HomeProjectsPeoplePublicatons
Search:
   
 

Kevin Camera
CS267 Assignment 0
Overview of the RSA Factoring Challenge


Problem

RSA Laboratories researches and develops cryptographic techniques for use by the public and (particularly) standardization groups. Current encryption technology is based on the concept that all information can be decrypted in a finite amount of time -- the difference is in the amount of time it would take to break the code. As long as the amount of processing time it takes to guess the encryption key is longer than the amount of time the information is useful (or if the cost of the resources required to break the code is higher than the total value of the information), the data is logically considered secure.

In order to quantify the safety of data protected by a given encryption technique, RSA tries to determine the amount of time in which the encryption key could be guessed by state-of-the-art computers using best known algorithms. To accomplish this, they created a series of challenges, such as the RSA Factoring Challenge. A cash prize is awarded to the team that finds the prime factors of RSA keys of varying strengths. The best known algorithm for factoring numbers is presently the General Number Field Sieve, and therefore the contest involves creating the fastest computing system for performing this algorithm.

Solution

Distributed Computing Technologies, Inc. (more commonly known as distributed.net) uses a pyramid architecture of key servers which assign untested key values to clients spread throughout the Internet. The computation performed on different key values is completely independent of one another, so only a list of outstanding results needs to be kept to prevent rework. A master key server resides at the top of the pyramid, and has authority over the status of all key values. A layer of proxy servers exists below the master key servers which request large blocks of key values and pass small collections on to the clients. This allows for a highly scalable architecture for adding additional clients to the system, and provides a level of fault tolerance and load balancing. There is also support for personal proxy servers between proxy servers and clients. These servers are typically used by participating organizations for traversing firewalls or collecting different flavors of statistics.

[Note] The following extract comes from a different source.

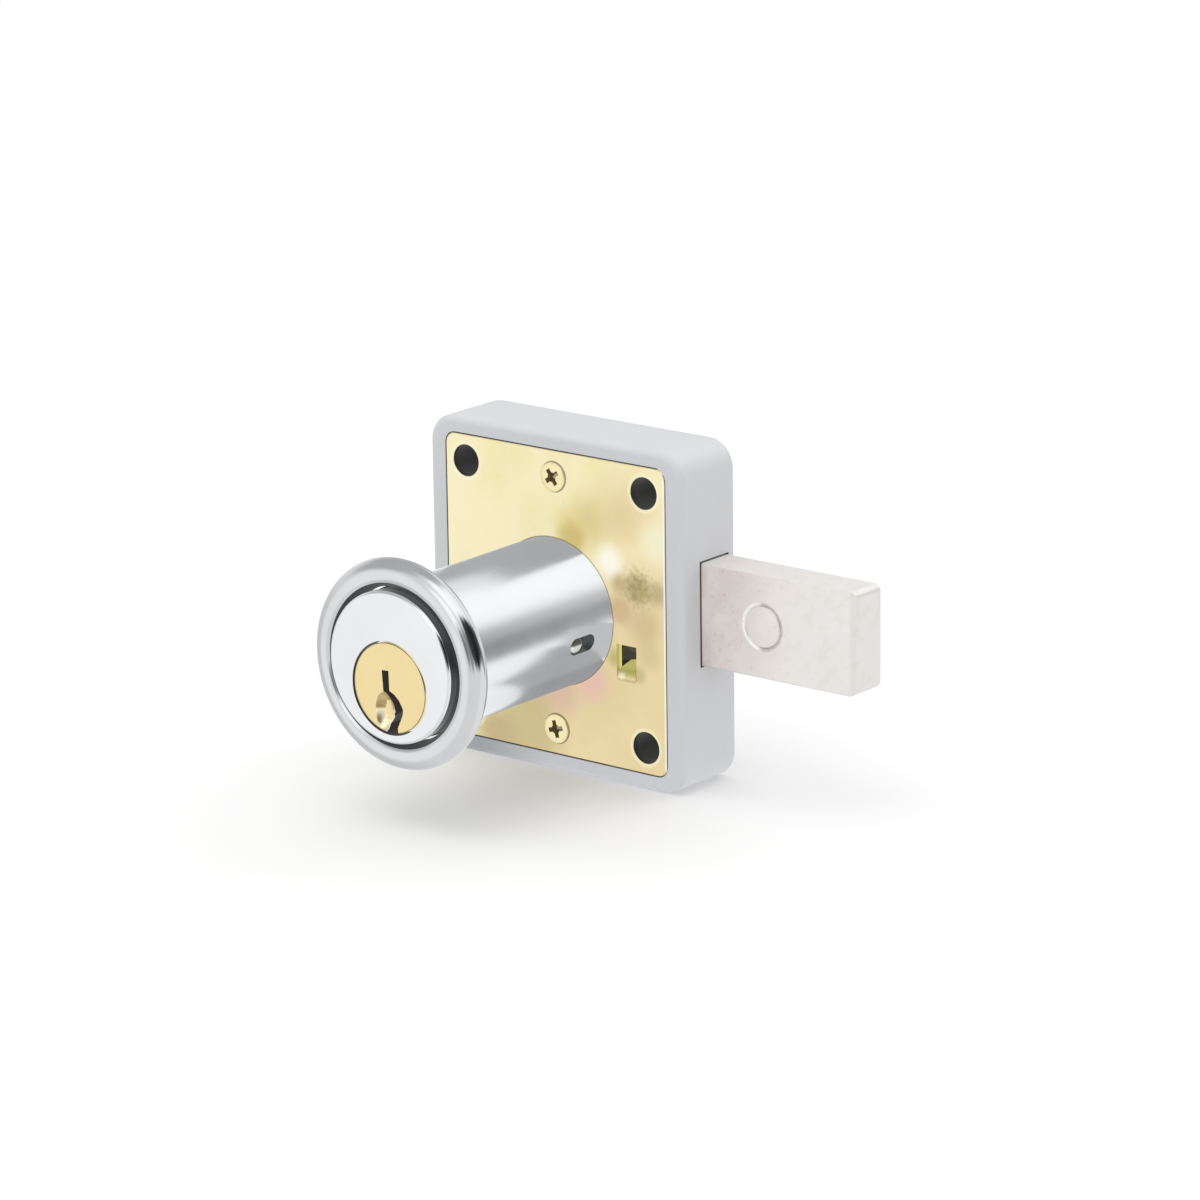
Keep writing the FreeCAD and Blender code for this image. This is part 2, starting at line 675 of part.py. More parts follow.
def make_bolt():
    """Deadbolt, thrown: the long bar and the taller tail that holds the groove."""
    bar = slab(groove_mid_x, bolt_end_x, bolt_low_z, bolt_top_z, bolt_end_r, bolt_front_y, bolt_back_y)
    tail = slab(bolt_tail_x, ear_right_x, bolt_low_z, ear_top_z, ear_corner_r, bolt_front_y, bolt_back_y)
    bolt = bar.fuse(tail).removeSplitter()
    bolt = bolt.makeFillet(bolt_edge_r, edges_at_y(bolt, bolt_front_y) + edges_at_y(bolt, bolt_back_y))
    bolt = bolt.cut(bolt_groove())
    hole = rod(insert_x, bolt_mid_z, insert_r + insert_fit, bolt_front_y - past, bolt_back_y + past)
    return bolt.cut(hole).removeSplitter()


def make_bolt_insert():
    """Hardened pin pressed through the bolt and dressed flush."""
    return rod(insert_x, bolt_mid_z, insert_r, bolt_front_y, bolt_back_y)


def make_trim_ring():
    """Domed ring round the barrel."""
    bore = sleeve_r + ring_gap
    lip = bore + ring_lip
    back = ring_back_y
    crown = dome(ring_r, ring_rim_y, lip, ring_front_y, ring_bulge)
    rest = chain([(lip, ring_front_y), (bore, ring_front_y + ring_lip), (bore, back - ring_bore_chamfer),
                  (bore + ring_bore_chamfer, back), (ring_r - ring_lip, back), (ring_r, back - ring_lip),
                  (ring_r, ring_rim_y)])
    return turned([crown] + rest, barrel_x, barrel_z)


def export(name, shape):
    if not shape.isValid():
        print("not valid:", name)
    shape.exportStep("parts/" + name + ".step")
    print(name, len(shape.Solids), "solid", round(shape.Volume, 2), "mm3")


os.makedirs("parts", exist_ok=True)
export("case", make_case())
export("cover_plate", make_cover_plate())
export("cover_screws", make_cover_screws())
export("barrel_sleeve", make_barrel_sleeve())
export("barrel_screws", make_barrel_screws())
export("cylinder_core", make_cylinder_core())
export("core_keeper_pin", make_keeper())
export("plug", make_plug())
export("plug_clip", make_plug_clip())
for i in range(pin_count):
    export("key_pin_" + str(i + 1), make_key_pin(i))
    export("driver_pin_" + str(i + 1), make_driver_pin(i))
    export("pin_spring_" + str(i + 1), make_pin_spring(i))
export("chamber_strip", make_chamber_strip())
export("drive_cam", make_drive_cam())
export("crank_pin", make_crank_pin())
export("cam_screw", make_cam_screw())
export("bolt", make_bolt())
export("bolt_insert", make_bolt_insert())
export("trim_ring", make_trim_ring())
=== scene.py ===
from math import cos, hypot, pi, radians, sin, tau

import bmesh
import bpy
from mathutils import Matrix, Vector


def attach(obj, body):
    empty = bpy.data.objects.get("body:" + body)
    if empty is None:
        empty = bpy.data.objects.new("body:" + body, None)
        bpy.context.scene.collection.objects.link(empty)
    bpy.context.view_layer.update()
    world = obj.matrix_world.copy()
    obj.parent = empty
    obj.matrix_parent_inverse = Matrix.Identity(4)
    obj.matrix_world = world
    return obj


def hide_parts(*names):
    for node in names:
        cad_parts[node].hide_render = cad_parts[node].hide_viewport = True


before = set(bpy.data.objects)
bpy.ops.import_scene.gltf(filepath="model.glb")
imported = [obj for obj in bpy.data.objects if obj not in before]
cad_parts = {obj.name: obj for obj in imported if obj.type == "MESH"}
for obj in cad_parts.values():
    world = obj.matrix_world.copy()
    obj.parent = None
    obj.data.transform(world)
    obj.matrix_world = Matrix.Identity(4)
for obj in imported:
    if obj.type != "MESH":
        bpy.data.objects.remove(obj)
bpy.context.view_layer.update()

scene = bpy.context.scene
mm = 0.001  # shapes are drawn in millimetres and scaled down when they are finished
print("frame loaded")

# What several pieces share
barrelX, barrelZ = -0.45, -1.23
plugX, plugZ = -0.45, -4.24
barrel = {"radius": 11.3, "screwHole": 1.3}
barrelScrews = [(barrelX + s * 7.0, barrelZ + 3.2) for s in (-1, 1)]
chambers = {"first": -32.2, "pitch": 4.2, "count": 5, "radius": 1.48}
mountHoles = [(sx * 16.85, sz * 19.37) for sz in (1, -1) for sx in (-1, 1)]
mountRadius = 2.44
coverScrewZ, coverScrewRadius = 19.4, 2.24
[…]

The client application is distributed in both source and binary form. The binary client is available for Windows, MacOS, and many flavors of UNIX (the Windows version also includes some accessories for running as a service and throttling screensaver priority). Each package has a small collection of core loops, of which the fastest routine for a given system is automatically selected during startup. This allows a pleasing level of optimization to take place for a large number of systems without requiring Ph.D. students from hand optimizing the source and assembly. Of course, the source is still available for compilation, but doing so is somewhat discouraged since the validity of the results is at risk.

The results returned by each client to a key server are not verified -- they are assumed to be correct. This places a lot of trust in the users, which is probably well placed since it's unlikely someone would spend the time to set up a client just to sabotage the effort by missing the correct key. The flip side of this policy is that users are highly discouraged from overclocking or otherwise modifying their machines, since incorrect results could waste an enormous amount of work.

Results

The distributed.net infrastructure has been around since 1997, when it started as a improved replacement for an initial RC5 56-bit effort by New Media Laboratories (genx.net). The performance achieved by the first distributed.net server hit 100 Mkeys/s on April 17, 1997 (about 1/5th the performance of the genx.net system at its best). At this rate, the estimated time to keyspace exhaustion was 22.1 years. On June 25, 1997 the system hit 1 Gkey/s for the first time, with keyspace exhaustion estimated at 2.1 years. On October 22, 1997 the RC5-56 challenge was won by distributed.net when the encryption was cracked after a total of 221 days. At the time of completion, the system was completing 5.3 Gkeys/s and would have exhausted the rest of the keyspace in 83 days.

Work began immediately on RC5-64 at an intial rate of 475 Mkeys/s, with an exhaustion time of 1,235 years. As you read this, the system is cranking out almost 200 Gkeys/s and doubling its performance every 261 days (an effective increase of  151.2 Mkeys/s per day). The keyspace will be exhausted in 581 days, thanks to the participation of 305,125 total participants. Even more impressive is that distributed.net is also hosting three other challenges, so one could imagine even higher key rates if their efforts were not divided.

Conclusion

The goal of the project was to prove that key strengths around 56 bits were completely unsafe for security applications, since they could be cracked quickly by a reasonably unorganized group of workstations throughout the world. Clearly, they are correct -- if distributed.net hired out their services (with income trickling down to the participants, of course), present-day secured data could be deciphered in a couple months by the highest bidder. The use of tens of thousands of workstations throughout the world creates an extremely powerful parallel processing machine.

Of course, the use of such a system is only applicable in such a case where there is no communication of data between processing nodes. If there were data dependencies between calculations requiring inter-node communication, such scalability would not be achieved. It's easy to imagine the server architecture being improved to handle a large number of nodes (perhaps thousands) as long as the computation/communication ratio was very high. Still, with the advent of widespread high-speed internet access and lots of excess processing power, it's easy to believe that massive use of Internet computing could match or exceed the capability of a massively parallel (and massively expensive) supercomputer.